If not at bottom, real estate is certainly beaten down, and a small but growing number of individuals are betting that buying a property now and keeping it tucked within an individual retirement account will yield gains for their future retirement.
“There are so many opportunities, prices are down in most places,” says Matt Allen of the North American Savings Bank, a Kansas City, Mo., firm that lends for IRA residential real estate purchases.
To be sure, the many Americans who are struggling to save anything for retirement are far from this sophisticated maneuver. “It is typically someone who has healthy retirement savings,” Allen says.

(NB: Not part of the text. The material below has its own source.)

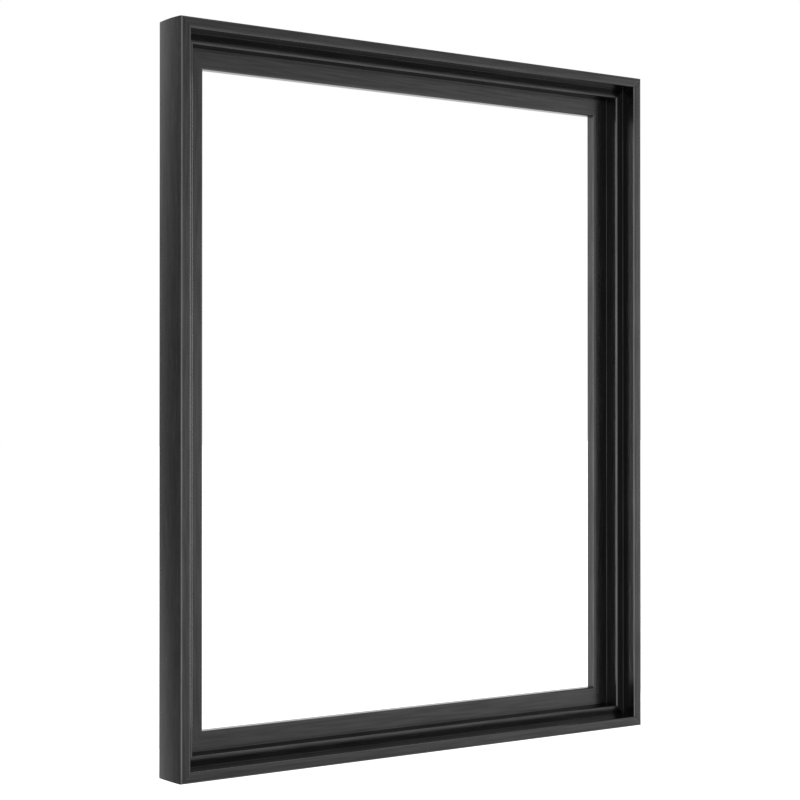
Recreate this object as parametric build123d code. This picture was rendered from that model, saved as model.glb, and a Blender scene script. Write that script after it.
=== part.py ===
from build123d import *

import os
from math import asin, cos, degrees, radians, sin

# Black wooden floating frame for a stretched canvas, with the hangers and bumpers on its back.
# +X is to the right seen from the front, +Y points at the wall and +Z is up. The origin is the
# middle of the frame in the plane of the wall, which the four bumpers touch.

# The stretched canvas that the frame holds: 16 x 20 in, on 3/4 in bars.
CANVAS_WIDTH = 406.4
CANVAS_HEIGHT = 508.0
CANVAS_GAP = 1.3

# Moulding section. Widths run inwards from the outer side, depths back from the front. The two
# walls inside it lean inwards by the draft from their tops to their feet.
LIP_WIDTH = 7.9
STEP_WIDTH = 8.6
LEDGE_WIDTH = 15.1
WALL_DRAFT = 0.6
MOULDING_DEPTH = 32.3
STEP_DEPTH_AT_LIP = 13.5
STEP_DEPTH_AT_EDGE = 12.3
LEDGE_DEPTH = 24.5
OUTER_ARRIS = 1.5
LIP_ARRIS = 1.5
STEP_ARRIS = 1.6
INNER_CORNER = 0.3
OPENING_ARRIS = 1.3
BACK_ARRIS = 0.3

# V-nails: folded steel strips driven into the back across each mitre.
NAIL_LEG = 4.5
NAIL_HALF_ANGLE = 60.0
NAIL_STRIP = 0.5
NAIL_HEIGHT = 10.0
NAIL_SUNK = 0.3
NAIL_INSETS = (6.5, 12.0)

# Bumpers: one on the back of each corner.
BUMPER_DIAMETER = 11.2
BUMPER_TOP_DIAMETER = 10.0
BUMPER_HEIGHT = 5.1
BUMPER_EDGE = 0.8
BUMPER_INSET = 20.0

# Hangers: a folded steel strap, a ring that swings in its loop, and two screws.
STRAP_WIDTH = 10.0
STRAP_SHEET = 0.8
STRAP_LENGTH = 33.0
STRAP_END_RADIUS = 3.5
STRAP_PINCH = 4.2
STRAP_RIM = 0.2
HANGER_INSET = 11.0
HANGER_DROP_SHARE = 1 / 3
RING_WIRE_RADIUS = 1.1
RING_CLEARANCE = 0.06
RING_WIDTH = 17.0
RING_CORNER = 2.0
RING_LENGTH = 13.5
RING_REST_GAP = 0.25
SCREW_DROPS = (19.0, 28.0)
SCREW_RADIUS = 1.45
SCREW_HOLE_RADIUS = 1.65
SCREW_LENGTH = 13.5
SCREW_TIP = 3.0
SCREW_HEAD_RADIUS = 2.75
SCREW_HEAD_HEIGHT = 1.7
SCREW_HEAD_EDGE = 1.1
SCREW_RECESS_WIDTH = 0.8
SCREW_RECESS_SPAN = 2.9
SCREW_RECESS_DEPTH = 1.0

# Worked out from the above.
MOULDING_WIDTH = LIP_WIDTH + STEP_WIDTH + LEDGE_WIDTH
CANVAS_MARGIN = LIP_WIDTH + STEP_WIDTH + CANVAS_GAP
FRAME_WIDTH = CANVAS_WIDTH + 2 * CANVAS_MARGIN
FRAME_HEIGHT = CANVAS_HEIGHT + 2 * CANVAS_MARGIN
BACK_Y = -BUMPER_HEIGHT
FRONT_Y = BACK_Y - MOULDING_DEPTH
LOOP_BORE = RING_WIRE_RADIUS + RING_CLEARANCE
LOOP_RADIUS = LOOP_BORE + STRAP_SHEET
STRAP_THICKNESS = 2 * STRAP_SHEET
HINGE_HEIGHT = LOOP_RADIUS
RING_RISE = STRAP_THICKNESS + RING_WIRE_RADIUS + RING_REST_GAP - HINGE_HEIGHT
RING_REST_TILT = degrees(asin(RING_RISE / RING_LENGTH))
HANGER_X = FRAME_WIDTH / 2 - HANGER_INSET
HINGE_Z = FRAME_HEIGHT / 2 - HANGER_DROP_SHARE * FRAME_HEIGHT

# Each corner and side, with the direction that it lies in from the middle of the frame.
CORNERS = {
    "top_left": (-1, 1),
    "top_right": (1, 1),
    "bottom_left": (-1, -1),
    "bottom_right": (1, -1),
}
SIDES = {"left": -1, "right": 1}


def moulding_section():
    """The stepped section as a face in the YZ plane, its outer front corner at the origin."""
    riser_inset = LIP_WIDTH + STEP_WIDTH
    corners = [
        ((0, 0), OUTER_ARRIS),
        ((LIP_WIDTH, 0), LIP_ARRIS),
        ((LIP_WIDTH + WALL_DRAFT, STEP_DEPTH_AT_LIP), INNER_CORNER),
        ((riser_inset, STEP_DEPTH_AT_EDGE), STEP_ARRIS),
        ((riser_inset + WALL_DRAFT, LEDGE_DEPTH), INNER_CORNER),
        ((MOULDING_WIDTH, LEDGE_DEPTH), OPENING_ARRIS),
        ((MOULDING_WIDTH, MOULDING_DEPTH), BACK_ARRIS),
        ((0, MOULDING_DEPTH), BACK_ARRIS),
    ]
    points = [(depth, -inward) for (inward, depth), radius in corners]
    radii = [radius for point, radius in corners]
    return Plane.YZ * make_face(FilletPolyline(*points, radius=radii, close=True))


def mitred_rail(length, reach):
    """A rail along X whose outer side is `reach` above the middle, cut at 45 degrees."""
    bar = Pos(-length / 2, FRONT_Y, reach) * extrude(moulding_section(), length, dir=(1, 0, 0))
    outer = length / 2
    inner = outer - MOULDING_WIDTH
    outline = make_face(
        Polyline(
            (-outer, FRONT_Y, reach),
            (outer, FRONT_Y, reach),
            (inner, FRONT_Y, reach - MOULDING_WIDTH),
            (-inner, FRONT_Y, reach - MOULDING_WIDTH),
            close=True,
        )
    )
    return bar & extrude(outline, MOULDING_DEPTH, dir=(0, 1, 0))


def corner_place(side, level):
    """Turns a part made for the top right corner so that it fits the corner named."""
    turn = {(1, 1): 0, (1, -1): 90, (-1, -1): 180, (-1, 1): 270}[(side, level)]
    return Pos(side * FRAME_WIDTH / 2, BACK_Y, level * FRAME_HEIGHT / 2) * Rot(0, turn, 0)


def nail_bar(inset, sunk, height):
    """A V-shaped bar for the top right corner, its fold on the mitre and its legs spread inwards."""
    angle = radians(NAIL_HALF_ANGLE)
    reach = NAIL_LEG * cos(angle)
    spread = NAIL_LEG * sin(angle)
    across = NAIL_STRIP * sin(angle)
    along = NAIL_STRIP * cos(angle)
    outline = make_face(
        Polyline(
            (0, 0),
            (reach, spread),
            (reach + across, spread - along),
            (NAIL_STRIP / sin(angle), 0),
            (reach + across, along - spread),
            (reach, -spread),
            close=True,
        )
    )
    inward = Plane((-inset, -sunk, -inset), x_dir=(-1, 0, -1), z_dir=(0, -1, 0))
    return extrude(inward * outline, height, dir=(0, -1, 0))


def v_nails(side, level):
    """Both V-nails of one corner, driven just under the back of the rails."""
    place = corner_place(side, level)
    return [place * nail_bar(inset, NAIL_SUNK, NAIL_HEIGHT) for inset in NAIL_INSETS]


def nail_slots(side, level):
    """The slots that the V-nails of one corner cut, open at the back of the rails."""
    place = corner_place(side, level)
    return [place * nail_bar(inset, 0, NAIL_SUNK + NAIL_HEIGHT) for inset in NAIL_INSETS]


def bumper(side, level):
    """A tapered round bumper stuck over the mitre, flat where it meets the wall."""
    foot = BUMPER_DIAMETER / 2
    top = BUMPER_TOP_DIAMETER / 2
    profile = make_face(
        FilletPolyline(
            (0, 0),
            (foot, 0),
            (top, BUMPER_HEIGHT),
            (0, BUMPER_HEIGHT),
            radius=[0, 0, BUMPER_EDGE, 0],
            close=True,
        )
    )
    solid = revolve(Plane.XY * profile, Axis.Y)
    return corner_place(side, level) * Pos(-BUMPER_INSET, 0, -BUMPER_INSET) * solid


def hanger_place(side):
    """Origin of a hanger: on the back of the rail, level with the hinge of its ring."""
    return Pos(side * HANGER_X, BACK_Y, HINGE_Z)


def hanger_strap():
    """The folded strap, with its loop at the top, two layers below and two screw holes."""
    loop = Pos(HINGE_HEIGHT, 0) * Circle(LOOP_RADIUS)
    bore = Pos(HINGE_HEIGHT, 0) * Circle(LOOP_BORE)
    pinch = Pos(STRAP_SHEET, -STRAP_PINCH) * Rectangle(STRAP_THICKNESS, STRAP_SHEET)
    crease = Pos(STRAP_SHEET, -STRAP_PINCH + STRAP_SHEET) * Circle(STRAP_SHEET / 8)
    layers = Pos(STRAP_SHEET, -(STRAP_LENGTH + STRAP_PINCH) / 2) * Rectangle(
        STRAP_THICKNESS, STRAP_LENGTH - STRAP_PINCH
    )
    fold = make_hull(loop.edges() + pinch.edges())
    gap = make_hull(bore.edges() + crease.edges())
    section = Plane.YZ * (fold + layers - gap)
    strap = extrude(section, STRAP_WIDTH / 2, both=True)
    corners = strap.edges().filter_by(Axis.Y).group_by(Axis.Z)[0]
    strap = fillet(corners, STRAP_END_RADIUS)
    for drop in SCREW_DROPS:
        hole = Pos(0, STRAP_SHEET, -drop) * Rot(90, 0, 0)
        strap -= hole * Cylinder(SCREW_HOLE_RADIUS, 2 * STRAP_THICKNESS)
    return strap


def d_ring():
    """The wire ring, hanging over the strap and tilted just enough to clear it."""
    half = RING_WIDTH / 2 - RING_WIRE_RADIUS
    bow_centre = RING_LENGTH - half
    bar = Line((-half + RING_CORNER, 0), (half - RING_CORNER, 0))
    right_corner = RadiusArc((half - RING_CORNER, 0), (half, RING_CORNER), -RING_CORNER)
    right_side = Line((half, RING_CORNER), (half, bow_centre))
    bow = ThreePointArc((half, bow_centre), (0, RING_LENGTH), (-half, bow_centre))
    left_side = Line((-half, bow_centre), (-half, RING_CORNER))
    left_corner = RadiusArc((-half, RING_CORNER), (-half + RING_CORNER, 0), -RING_CORNER)
    path = Wire([bar, right_corner, right_side, bow, left_side, left_corner])
    section = Plane((0, 0, 0), x_dir=(0, 1, 0), z_dir=(1, 0, 0)) * Circle(RING_WIRE_RADIUS)
    ring = sweep(section, path=path)
    return Pos(0, HINGE_HEIGHT, 0) * Rot(RING_REST_TILT - 90, 0, 0) * ring


def wood_screw():
    """A pan-head wood screw along +Y, its head resting on the plane Y = 0."""
    head = make_face(
        FilletPolyline(
            (0, 0),
            (SCREW_HEAD_RADIUS, 0),
            (SCREW_HEAD_RADIUS, SCREW_HEAD_HEIGHT),
            (0, SCREW_HEAD_HEIGHT),
            radius=[0, 0, SCREW_HEAD_EDGE, 0],
            close=True,
        )
    )
    shank = make_face(
        Polyline(
            (0, 0),
            (SCREW_RADIUS, 0),
            (SCREW_RADIUS, SCREW_TIP - SCREW_LENGTH),
            (0, -SCREW_LENGTH),
            close=True,
        )
    )
    screw = revolve(head + shank, Axis.Y)
    for turn in (0, 90):
        slot = Box(SCREW_RECESS_SPAN, 2 * SCREW_RECESS_DEPTH, SCREW_RECESS_WIDTH)
        screw -= Pos(0, SCREW_HEAD_HEIGHT, 0) * Rot(0, turn, 0) * slot
    return screw


def hanger_screws(side):
    """Both screws of one hanger, seated on its strap."""
    place = hanger_place(side)
    return [place * Pos(0, STRAP_THICKNESS, -drop) * wood_screw() for drop in SCREW_DROPS]


slots = {name: nail_slots(*corner) for name, corner in CORNERS.items()}
screws = {name: hanger_screws(side) for name, side in SIDES.items()}

rails = {
    "top": mitred_rail(FRAME_WIDTH, FRAME_HEIGHT / 2),
    "bottom": Rot(0, 180, 0) * mitred_rail(FRAME_WIDTH, FRAME_HEIGHT / 2),
    "left": Rot(0, -90, 0) * mitred_rail(FRAME_HEIGHT, FRAME_WIDTH / 2),
    "right": Rot(0, 90, 0) * mitred_rail(FRAME_HEIGHT, FRAME_WIDTH / 2),
}

nodes = {}
for name, rail in rails.items():
    for corner, pair in slots.items():
        if name in corner:
            rail -= pair
    rail -= screws.get(name, [])
    nodes[f"rail_{name}"] = rail
for name, (side, level) in CORNERS.items():
    nodes[f"v_nails_{name}"] = Compound(v_nails(side, level))
    nodes[f"bumper_{name}"] = bumper(side, level)
for name, side in SIDES.items():
    nodes[f"hanger_strap_{name}"] = hanger_place(side) * hanger_strap()
    nodes[f"d_ring_{name}"] = hanger_place(side) * d_ring()
    nodes[f"hanger_screws_{name}"] = Compound(screws[name])

os.makedirs("parts", exist_ok=True)
for name, shape in nodes.items():
    export_step(shape, f"parts/{name}.step")

print("frame", FRAME_WIDTH, "x", FRAME_HEIGHT, "x", MOULDING_DEPTH)
print("hinge axis", HANGER_X, BACK_Y + HINGE_HEIGHT, HINGE_Z, "ring tilt", RING_REST_TILT)
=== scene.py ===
import math

import bpy
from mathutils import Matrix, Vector, noise


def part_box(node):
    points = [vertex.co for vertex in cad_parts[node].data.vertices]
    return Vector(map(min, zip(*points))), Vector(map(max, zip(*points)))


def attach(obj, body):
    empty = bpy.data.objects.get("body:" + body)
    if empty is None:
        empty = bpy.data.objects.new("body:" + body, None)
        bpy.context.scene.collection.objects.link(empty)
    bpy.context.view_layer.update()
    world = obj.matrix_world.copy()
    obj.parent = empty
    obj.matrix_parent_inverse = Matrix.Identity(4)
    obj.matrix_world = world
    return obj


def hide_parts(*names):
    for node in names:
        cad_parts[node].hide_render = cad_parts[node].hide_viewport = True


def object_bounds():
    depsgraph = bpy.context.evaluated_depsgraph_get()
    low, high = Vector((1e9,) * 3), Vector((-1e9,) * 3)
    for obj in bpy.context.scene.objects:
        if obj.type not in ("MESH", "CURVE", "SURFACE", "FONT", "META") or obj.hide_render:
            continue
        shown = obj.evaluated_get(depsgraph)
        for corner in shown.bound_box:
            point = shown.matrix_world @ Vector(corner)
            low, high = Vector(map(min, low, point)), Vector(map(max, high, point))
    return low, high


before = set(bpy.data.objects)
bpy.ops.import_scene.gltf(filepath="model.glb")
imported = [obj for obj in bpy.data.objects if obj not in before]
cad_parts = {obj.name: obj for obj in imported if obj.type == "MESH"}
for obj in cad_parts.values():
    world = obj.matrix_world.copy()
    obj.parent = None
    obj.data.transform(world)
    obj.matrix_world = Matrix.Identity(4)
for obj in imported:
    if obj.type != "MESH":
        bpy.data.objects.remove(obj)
cad_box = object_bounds()

MM = 0.001

# Section of the moulding in metres: widths run inwards from the outer side, depths back from the front.
LIP_WIDTH = 7.9 * MM
RISER_INSET = 16.5 * MM
MOULDING_WIDTH = 31.6 * MM
WALL_DRAFT = 0.6 * MM
STEP_DEPTH_AT_LIP = 13.5 * MM
STEP_DEPTH_AT_EDGE = 12.3 * MM
LEDGE_DEPTH = 24.5 * MM
OUTER_ARRIS = 1.5 * MM
LIP_ARRIS = 1.5 * MM
STEP_ARRIS = 1.3 * MM
INNER_CORNER = 0.2 * MM
OPENING_ARRIS = 1.3 * MM
BACK_ARRIS = 0.3 * MM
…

Real estate can be placed in either of the two varieties of an IRA – a traditional plan or a Roth IRA.
With the former, you make contributions with after-tax dollars, and then can later withdraw those dollars plus gains without tax. Contributions in a regular IRA are made with pre-tax dollars, and later withdrawals are subject to your income tax rate at the time of withdrawal.
“But really, there are so many rules [with IRAs], and there are tax advantages attached to real estate, like depreciation, that you can’t take when the property is in an IRA, that I can’t see what the advantage of this is,” wonders Steven Weydert, a Santa Barbara financial planner.
The investors “are comfortable with real estate” and expecting the tax breaks on gains afforded by an IRA to be worthwhile, shares Allen.
A company must act as custodian of the IRA, from which all rental income is deposited and expenses must be paid. There are many complex rules to follow so as not to run afoul of the IRS. Look for a firm that is overseen by state banking regulators, advises Mary Mohr, executive director of the Retirement Industry Trust Association, a trade group.